The Chain of Transportation Challenge
A team calling itself LiFe won the Sustainable Chain of Transportation Challenge. The team designed a battery, a vehicle and an app to match specific transportation needs with the most efficient transportation solutions. Team member Abby Liang, from Troy, Michigan, said: “My new knowledge about the scientific research and design process, as well as both technical and creative skills from coding to policy frameworks to project management, will stay with me as I continue in my studies… I am so proud of our final comprehensive design." Members of the team were from Mexico, New Zealand, Egypt and the United States. The Sustainable Chain of Transportation Challenge was sponsored by the Royal Swedish Academy of Engineering Sciences and the Volvo Group.
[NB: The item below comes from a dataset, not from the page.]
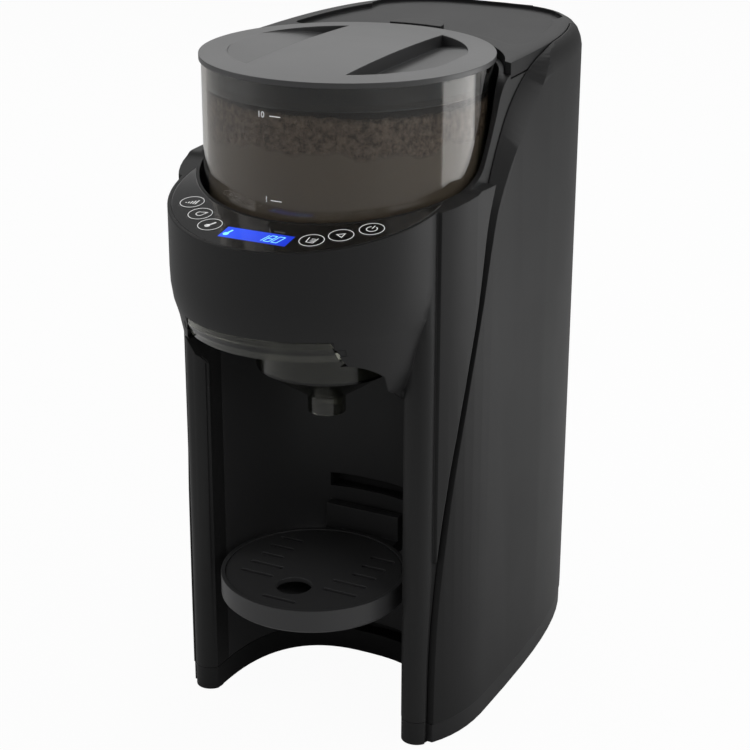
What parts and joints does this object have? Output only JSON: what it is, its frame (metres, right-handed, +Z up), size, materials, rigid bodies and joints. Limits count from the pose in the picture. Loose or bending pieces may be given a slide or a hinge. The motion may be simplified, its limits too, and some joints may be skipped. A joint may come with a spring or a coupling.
{
  "type": "baby formula maker",
  "caption": "Counter-top baby formula maker: clear powder container over a dispensing head, bottle bay with hanging stand, pull-out funnel and water tank at the back.",
  "frame": {"origin": "middle of the footprint, on the table", "axes": "+Z up, the bottle bay and control panel face -Y, +X to the right as seen from the front"},
  "size_m": [0.1708, 0.2941, 0.3601],
  "materials": {
    "housing_black": "satin moulded, fine grain",
    "shell_black": "satin moulded, fine grain",
    "base_black": "satin",
    "liner_black": "satin",
    "panel_black": "gloss",
    "display_blue": "lit",
    "motor_grey": "cast",
    "steel": "plain",
    "pump_grey": "plain",
    "board_green": "plain",
    "foot_rubber": "plain",
    "container_clear": "clear smoke grey plastic",
    "lid_black": "satin gloss",
    "seal_blue": "translucent blue grey",
    "dispenser_white": "plain",
    "funnel_smoke": "translucent olive grey",
    "stand_black": "satin",
    "tank_smoke": "dark smoke",
    "button_black": "gloss with silver ring"
  },
  "bodies": {
    "housing": {"front_legs": "housing_black", "bay_wall": "housing_black", "head_housing": "housing_black", "rear_shell": "shell_black", "base_ring": "base_black", "bay_liner": "liner_black", "inner_frame": "base_black", "control_panel": "panel_black", "display": "display_blue", "drive_motor": "motor_grey", "water_nozzle": "steel", "water_pump": "pump_grey", "water_heater": "steel", "circuit_board": "board_green", "tank_dock": "base_black", "power_inlet": "base_black", "feet": "foot_rubber", "base_screws": "steel"},
    "drive": {"drive_coupling": "steel"},
    "container": {"powder_container": "container_clear"},
    "lid": {"powder_lid": "lid_black", "lid_seal": "seal_blue"},
    "dispenser": {"dispensing_wheel": "dispenser_white", "stirrer": "dispenser_white"},
    "drawer": {"funnel": "funnel_smoke", "funnel_cover": "funnel_smoke"},
    "stand": {"bottle_stand": "stand_black"},
    "grille": {"stand_grille": "stand_black"},
    "tank": {"water_tank": "tank_smoke", "tank_collar": "shell_black", "tank_hinge_pin": "steel"},
    "tank_cover": {"tank_lid": "lid_black"},
    "valve": {"tank_valve": "steel"},
    "key_strength": {"button_strength": "button_black"},
    "key_water": {"button_water": "button_black"},
    "key_heat": {"button_heat": "button_black"},
    "key_volume": {"button_volume": "button_black"},
    "key_start": {"button_start": "button_black"},
    "key_power": {"button_power": "button_black"}
  },
  "joints": [
    {"name": "container_lift", "type": "slide", "parent": "housing", "child": "container", "axis": [0, 0, 1], "range_m": [0, 0.1]},
    {"name": "lid_lift", "type": "slide", "parent": "container", "child": "lid", "axis": [0, 0, 1], "range_m": [0, 0.04]},
    {"name": "dispenser_spin", "type": "hinge", "parent": "container", "child": "dispenser", "pos_m": [0, -0.03685, 0.27], "axis": [0, 0, 1], "continuous": true},
    {"name": "drive_spin", "type": "hinge", "parent": "housing", "child": "drive", "pos_m": [0, -0.03685, 0.27], "axis": [0, 0, 1], "continuous": true},
    {"name": "drawer_pull", "type": "slide", "parent": "housing", "child": "drawer", "axis": [0, -1, 0], "range_m": [0, 0.08]},
    {"name": "stand_pull", "type": "slide", "parent": "housing", "child": "stand", "axis": [0, -1, 0], "range_m": [0, 0.06]},
    {"name": "grille_lift", "type": "slide", "parent": "stand", "child": "grille", "axis": [0, 0, 1], "range_m": [0, 0.03]},
    {"name": "tank_lift", "type": "slide", "parent": "housing", "child": "tank", "axis": [0, 0, 1], "range_m": [0, 0.12]},
    {"name": "tank_lid_open", "type": "hinge", "parent": "tank", "child": "tank_cover", "pos_m": [0, 0.14115, 0.3503], "axis": [-1, 0, 0], "range_deg": [0, 95]},
    {"name": "valve_lift", "type": "slide", "parent": "tank", "child": "valve", "axis": [0, 0, 1], "range_m": [0, 0.003], "stiffness_N_per_m": 150},
    {"name": "press_strength", "type": "slide", "parent": "housing", "child": "key_strength", "axis": [0, 0.1736, -0.9848], "range_m": [0, 0.0007], "stiffness_N_per_m": 300},
    {"name": "press_water", "type": "slide", "parent": "housing", "child": "key_water", "axis": [0, 0.1736, -0.9848], "range_m": [0, 0.0007], "stiffness_N_per_m": 300},
    {"name": "press_heat", "type": "slide", "parent": "housing", "child": "key_heat", "axis": [0, 0.1736, -0.9848], "range_m": [0, 0.0007], "stiffness_N_per_m": 300},
    {"name": "press_volume", "type": "slide", "parent": "housing", "child": "key_volume", "axis": [0, 0.1736, -0.9848], "range_m": [0, 0.0007], "stiffness_N_per_m": 300},
    {"name": "press_start", "type": "slide", "parent": "housing", "child": "key_start", "axis": [0, 0.1736, -0.9848], "range_m": [0, 0.0007], "stiffness_N_per_m": 300},
    {"name": "press_power", "type": "slide", "parent": "housing", "child": "key_power", "axis": [0, 0.1736, -0.9848], "range_m": [0, 0.0007], "stiffness_N_per_m": 300}
  ],
  "couplings": [
    {"joint": "drive_spin", "follows": "dispenser_spin", "ratio": 1}
  ]
}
Winning teams will receive a trip to New York City for next year’s annual GSA Summit, as this year’s Summit was postponed due to the coronavirus pandemic. In lieu of the in-person event this year, a virtual summit was held last month. Nicholas B. Dirks, the Academy’s President and CEO, addressed almost a thousand students and mentors, with a message about the importance of cross-discipline curiosity. Laura Helmuth, Editor-In-Chief of Scientific American, delivered a keynote address, describing career pathways to science journalism and explaining the importance of good communication in the practice of science.
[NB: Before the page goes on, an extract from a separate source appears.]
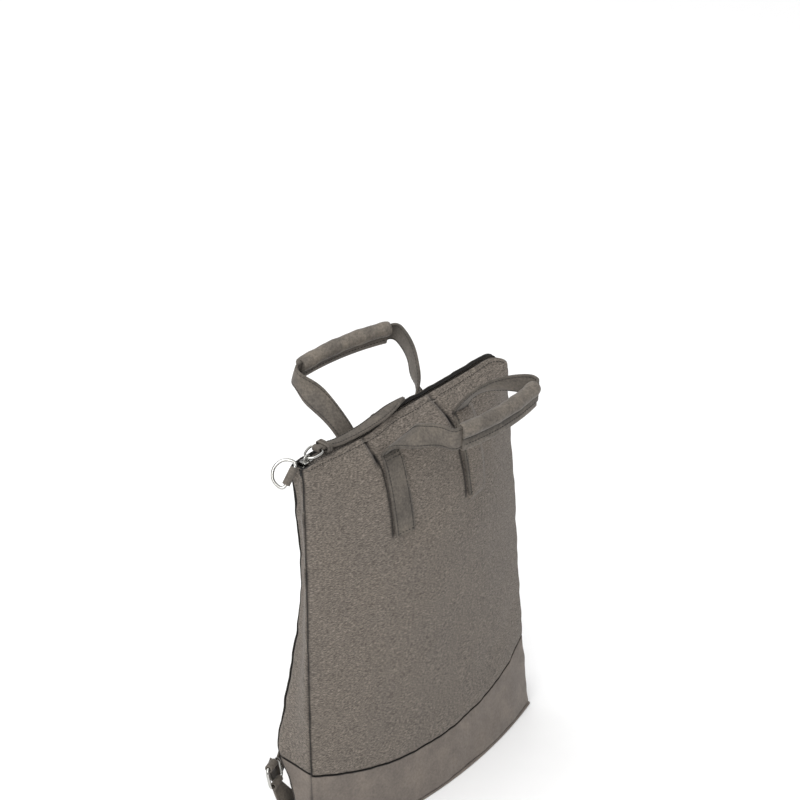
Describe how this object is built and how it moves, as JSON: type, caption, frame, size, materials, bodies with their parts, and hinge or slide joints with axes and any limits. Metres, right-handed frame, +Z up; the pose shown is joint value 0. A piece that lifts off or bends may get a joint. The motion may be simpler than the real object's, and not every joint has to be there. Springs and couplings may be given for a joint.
{
  "type": "convertible backpack",
  "caption": "Tall soft tote and backpack with a zipped top, two carrying handles, a ring at the top corner and shoulder straps behind.",
  "frame": {"origin": "middle of the base, on the floor plane", "axes": "+Z up, front of the bag towards -Y, +X to the bag's right as seen from the front"},
  "size_m": [0.3474, 0.206, 0.4451],
  "materials": {
    "panel_fabric": "matte woven taupe",
    "strap_leather": "matte fine grain",
    "zip_tape_fabric": "matte knitted tape",
    "zip_coil_plastic": "satin nylon",
    "polished_metal": "polished silver"
  },
  "bodies": {
    "bag": {"front_panel": "panel_fabric", "front_base_panel": "panel_fabric", "back_panel": "panel_fabric", "back_base_panel": "panel_fabric", "left_gusset": "panel_fabric", "left_base_gusset": "panel_fabric", "right_gusset": "panel_fabric", "right_base_gusset": "panel_fabric", "bottom_panel": "panel_fabric", "zip_tape_front": "zip_tape_fabric", "zip_tape_back": "zip_tape_fabric", "zip_coil": "zip_coil_plastic", "zip_slider": "polished_metal", "zip_pull_ring": "polished_metal", "back_ring": "polished_metal", "left_lower_ring": "polished_metal", "right_lower_ring": "polished_metal", "zip_pull": "strap_leather", "zip_pull_keeper": "strap_leather", "front_handle_strap": "strap_leather", "front_handle_grip": "strap_leather", "back_handle_strap": "strap_leather", "back_handle_grip": "strap_leather", "left_d_ring_tab": "strap_leather", "back_ring_tab": "strap_leather", "left_wing": "strap_leather", "right_wing": "strap_leather", "left_shoulder_strap": "strap_leather", "right_shoulder_strap": "strap_leather"},
    "left_ring": {"left_d_ring": "polished_metal"}
  },
  "joints": [
    {"name": "left_ring_swing", "type": "hinge", "parent": "bag", "child": "left_ring", "pos_m": [-0.14742, 0.012, 0.39342], "axis": [-0.6281, 0.0299, -0.7776], "range_deg": [-160, 40]}
  ]
}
One of S&P Global’s 25 Challenge mentors echoed the belief that the exchange of ideas is a two-way process. “I wanted the chance… [to] get some exposure to what the next generation thinks about the problems the world is facing,” said Ryan Duve, a senior data scientist. Ryan worked with several teams and mentored a team called Symblot, which competed in the Cybersecurity Challenge. “I think the most important part of mentoring is just being a positive example of what you can be when you grow up,” he continued. “Too many young people only hear about different professions in articles and never really get a chance to do Q&A with a practitioner, which is a role I thought I could help fill.”
Winning Teams for the 2020 Global STEM Alliance Challenges
Combatting COVID-19: Abhay Sheshadri, Monroe Township, NJ, US; Anshul Mahajan, New Delhi, India; Regan Razon, Morrisville, NC, US; Tanush Swaminathan, Monroe Township, NJ, US; Young Chen, Asburn, VA, US.
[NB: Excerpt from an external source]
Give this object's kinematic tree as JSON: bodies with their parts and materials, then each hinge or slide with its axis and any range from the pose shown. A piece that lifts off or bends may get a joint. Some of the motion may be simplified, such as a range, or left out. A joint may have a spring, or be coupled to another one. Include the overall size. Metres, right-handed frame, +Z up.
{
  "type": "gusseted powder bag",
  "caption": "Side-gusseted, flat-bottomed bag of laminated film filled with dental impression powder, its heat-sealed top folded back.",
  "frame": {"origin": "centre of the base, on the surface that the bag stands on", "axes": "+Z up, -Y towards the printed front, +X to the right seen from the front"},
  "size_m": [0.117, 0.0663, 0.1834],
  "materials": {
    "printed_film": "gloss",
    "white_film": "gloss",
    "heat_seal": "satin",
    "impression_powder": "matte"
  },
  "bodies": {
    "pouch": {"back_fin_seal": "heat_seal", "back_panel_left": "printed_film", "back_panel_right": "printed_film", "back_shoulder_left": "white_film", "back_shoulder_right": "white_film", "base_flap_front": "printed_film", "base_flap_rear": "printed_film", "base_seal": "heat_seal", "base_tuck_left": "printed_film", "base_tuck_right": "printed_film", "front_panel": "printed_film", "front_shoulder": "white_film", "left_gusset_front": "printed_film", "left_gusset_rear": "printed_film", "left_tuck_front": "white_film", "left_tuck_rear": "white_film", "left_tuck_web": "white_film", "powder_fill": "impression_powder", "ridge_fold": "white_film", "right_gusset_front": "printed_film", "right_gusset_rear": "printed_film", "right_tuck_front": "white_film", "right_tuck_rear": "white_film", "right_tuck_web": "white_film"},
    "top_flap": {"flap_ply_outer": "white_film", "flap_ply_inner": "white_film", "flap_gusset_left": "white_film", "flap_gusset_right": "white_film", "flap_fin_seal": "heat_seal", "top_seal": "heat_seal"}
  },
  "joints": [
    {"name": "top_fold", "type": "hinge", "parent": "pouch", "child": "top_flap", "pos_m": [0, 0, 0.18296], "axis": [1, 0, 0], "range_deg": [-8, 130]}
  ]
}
Cybersecurity in the Age of IoT: Rasmus Häggkvist, Norbotten, Sweden; Sneha Pullanoor, Mumbai, India; Ouahib Timoulali, Kenitra, Morocco; Subaita Rahman, Toronto, Canada; Ma. Rizza Cerilles, Cavite, Philippines; Max Kenning, Stockholm, Sweden.
Space: Sachee Kachchakaduge, Vancouver, Canada; Sreenidhi Vijayaraghavan, Dubai, United Arab Emirates; Andreea Bujor, Ungheni, Republic of Moldova; Abhinav Agarwal, Jaipur, India; Arnav Hazra, San Francisco, CA, US; Naveen HV, Mysore, India.
Intelligent Homes & Health: Sara Rydell, Stockholm, Sweden; Jana Montanez, Parañaque City, Philippines; Ansh Gadodia, Princeton Junction, NJ, US; Sophia Li, Melbourne, Australia; Alice Forslund, Göteborg, Sweden; Zoe Piccirillo, New York, NY, US.
Sustainable Chain of Transportation: Cynthia Ramirez Meneses, Texcoco, Mexico; Izabela Zmirska, St. Augustine, FL, US; Evie Rose Grace, Dunedin, New Zealand; Ishita Bhimavarapu, Princeton, NJ, US; Abby Liang, Troy, MI, US.